§ **EXERCISE PROMPT**
Output, word for word, every line from the start of the listing down to and including the line that contains "right_pitch = 3.85; // [3.83:0.01:3.87]"; include nothing else.
§ §
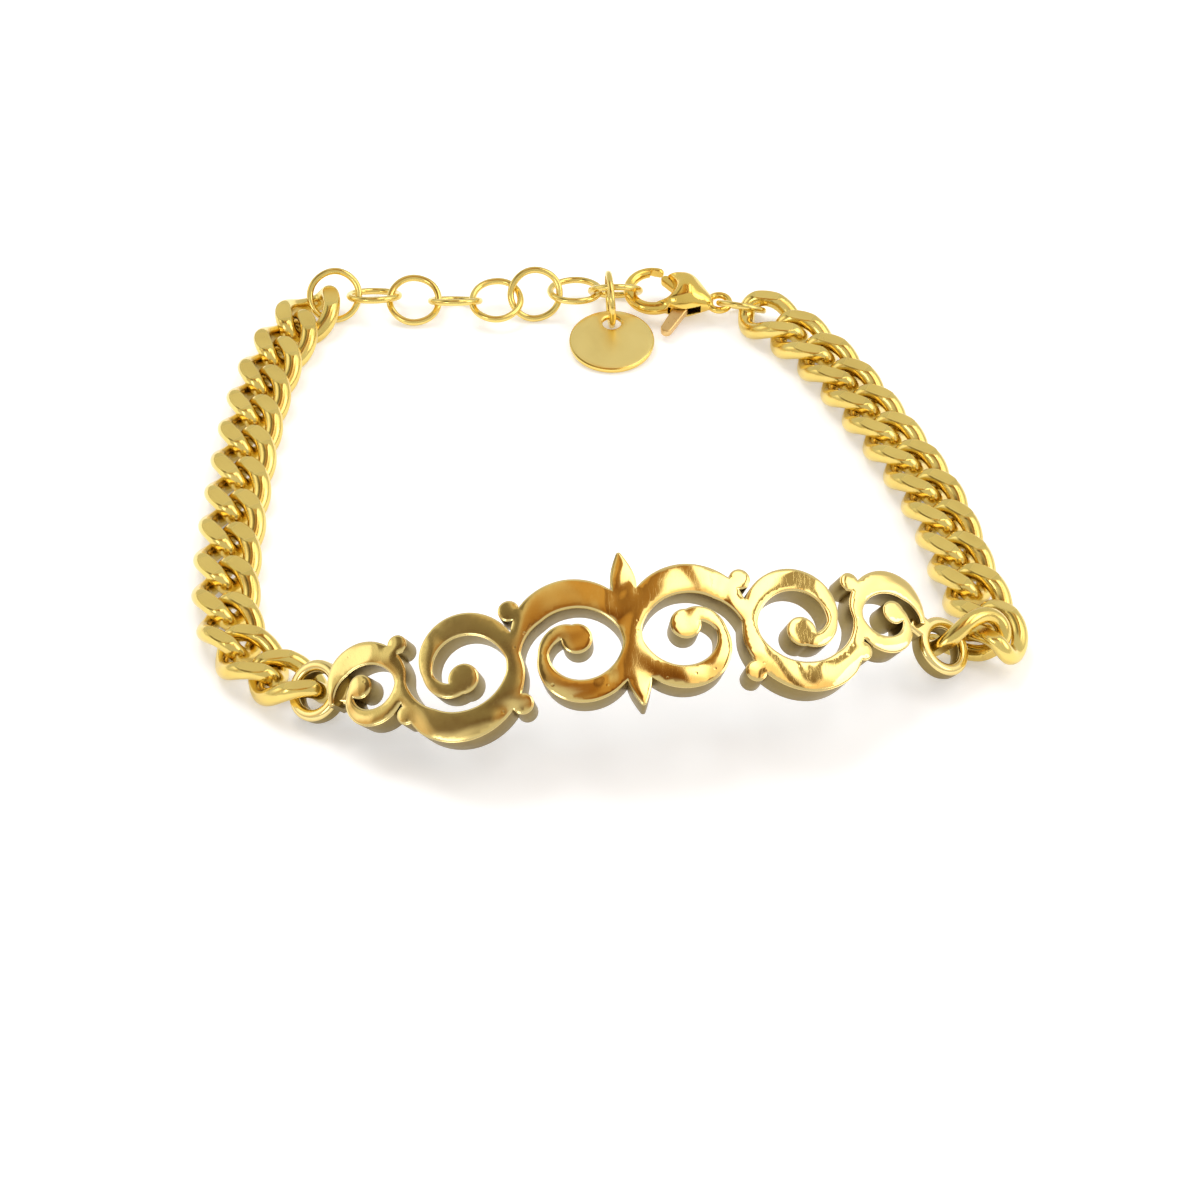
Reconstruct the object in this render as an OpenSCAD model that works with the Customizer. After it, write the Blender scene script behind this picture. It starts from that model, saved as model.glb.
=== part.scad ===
// Chain bracelet: a curb chain on each side of a bent, pierced scroll plate, closed by a
// lobster clasp that hooks into an extender of round rings with a small round tag.
// Millimetres. The bracelet lies on the plane z = 0 with the plate towards -Y.

/* [Curb chain] */
// Wire thickness of a curb link
link_wire = 1.45; // [1.35:0.05:1.45]
// Length of a curb link over its wire
link_length = 7.3; // [7.3:0.05:7.5]
// Width of the curb chain
chain_width = 5.3; // [5.3:0.05:5.5]
// Thickness between the two ground faces of the chain
chain_thickness = 2.4; // [2.3:0.05:2.6]
// Twist of a link from its middle to either end, in degrees
link_twist = 53; // [50:1:56]
// Spacing of the links in the left chain
left_pitch = 4; // [3.95:0.01:4.02]
// Spacing of the links in the right chain, which lies slack
right_pitch = 3.85; // [3.83:0.01:3.87]

/* [Scroll plate] */
// Radius of the plate's bend, at its front face
plate_bend = 46; // [44:1:48]
// Thickness of the plate
plate_thick = 2.2; // [1.8:0.1:2.2]
// Angle by which the plate tips towards the front
plate_tip = 26; // [25:1:27]
// Width of the scroll's stroke at its widest
stroke_wide = 2.3; // [2:0.1:2.5]
// Width of the scroll's stroke at its narrowest
stroke_thin = 1.3; // [1.1:0.1:1.5]

/* [Extender and rings] */
// Wire thickness of the extender rings
ring_wire = 0.58; // [0.5:0.02:0.58]
// Outside diameter of an extender ring
ring_size = 4.76; // [4.74:0.02:4.78]
// Diameter of the tag
tag_size = 7.2; // [7:0.1:7.4]
// Thickness of the tag
tag_thick = 0.5; // [0.4:0.1:0.5]

/* [Lobster clasp] */
// Thickness of the clasp's body
clasp_thick = 2.4; // [2.2:0.1:2.6]
// Thickness of the clasp's sprung lever
lever_thick = 0.7; // [0.5:0.1:0.8]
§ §
§ **SOLUTION TO THE PROBLEM**
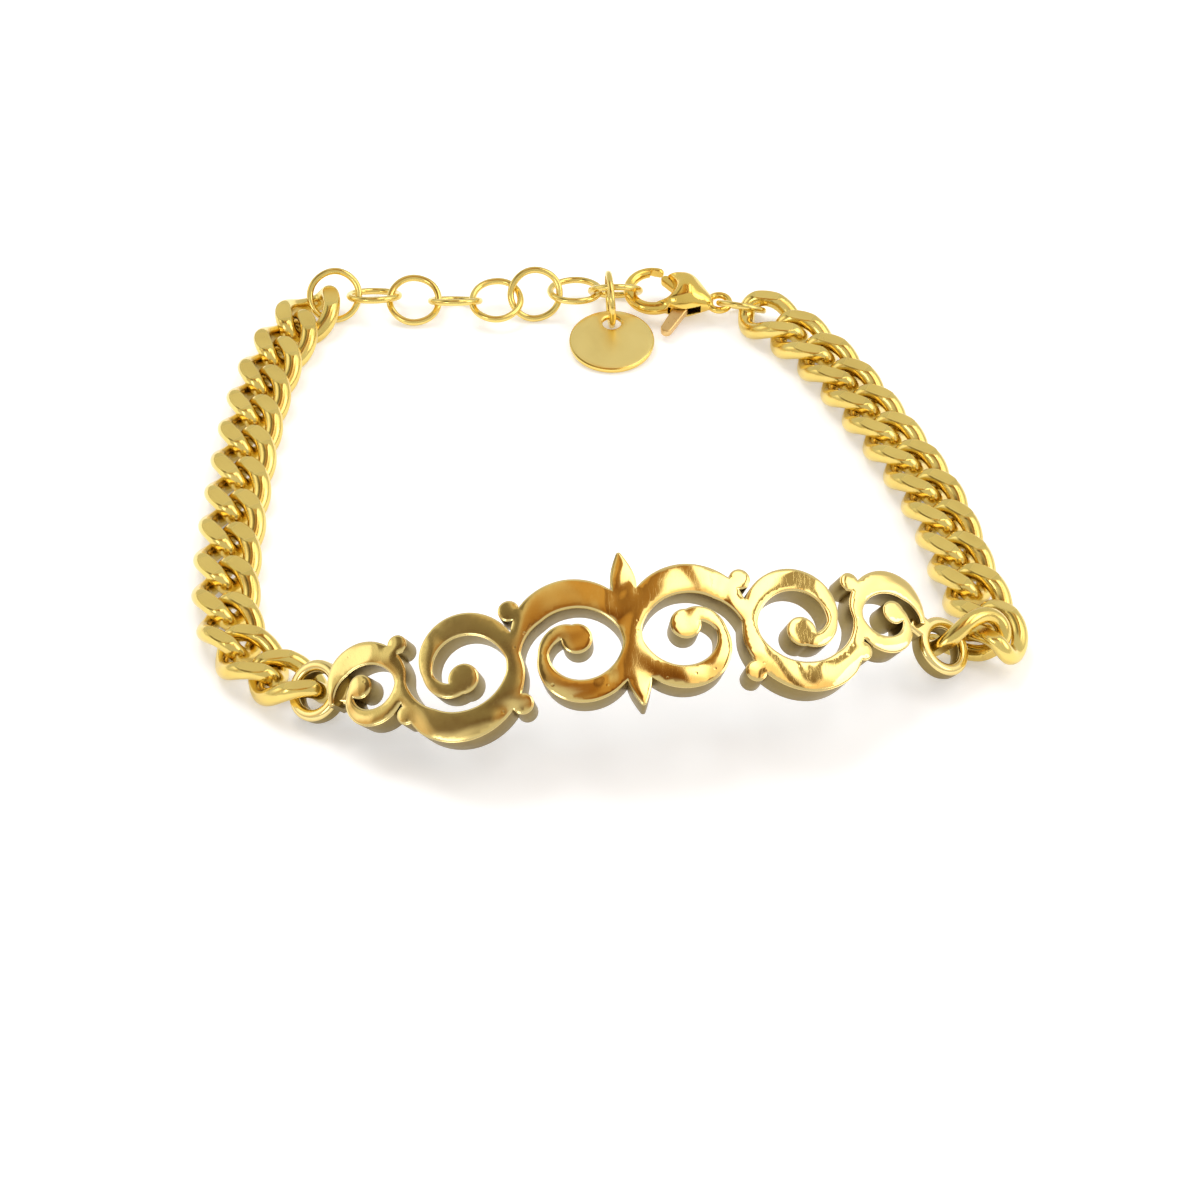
Reconstruct the object in this render as an OpenSCAD model that works with the Customizer. After it, write the Blender scene script behind this picture. It starts from that model, saved as model.glb.
=== part.scad ===
// Chain bracelet: a curb chain on each side of a bent, pierced scroll plate, closed by a
// lobster clasp that hooks into an extender of round rings with a small round tag.
// Millimetres. The bracelet lies on the plane z = 0 with the plate towards -Y.

/* [Curb chain] */
// Wire thickness of a curb link
link_wire = 1.45; // [1.35:0.05:1.45]
// Length of a curb link over its wire
link_length = 7.3; // [7.3:0.05:7.5]
// Width of the curb chain
chain_width = 5.3; // [5.3:0.05:5.5]
// Thickness between the two ground faces of the chain
chain_thickness = 2.4; // [2.3:0.05:2.6]
// Twist of a link from its middle to either end, in degrees
link_twist = 53; // [50:1:56]
// Spacing of the links in the left chain
left_pitch = 4; // [3.95:0.01:4.02]
// Spacing of the links in the right chain, which lies slack
right_pitch = 3.85; // [3.83:0.01:3.87]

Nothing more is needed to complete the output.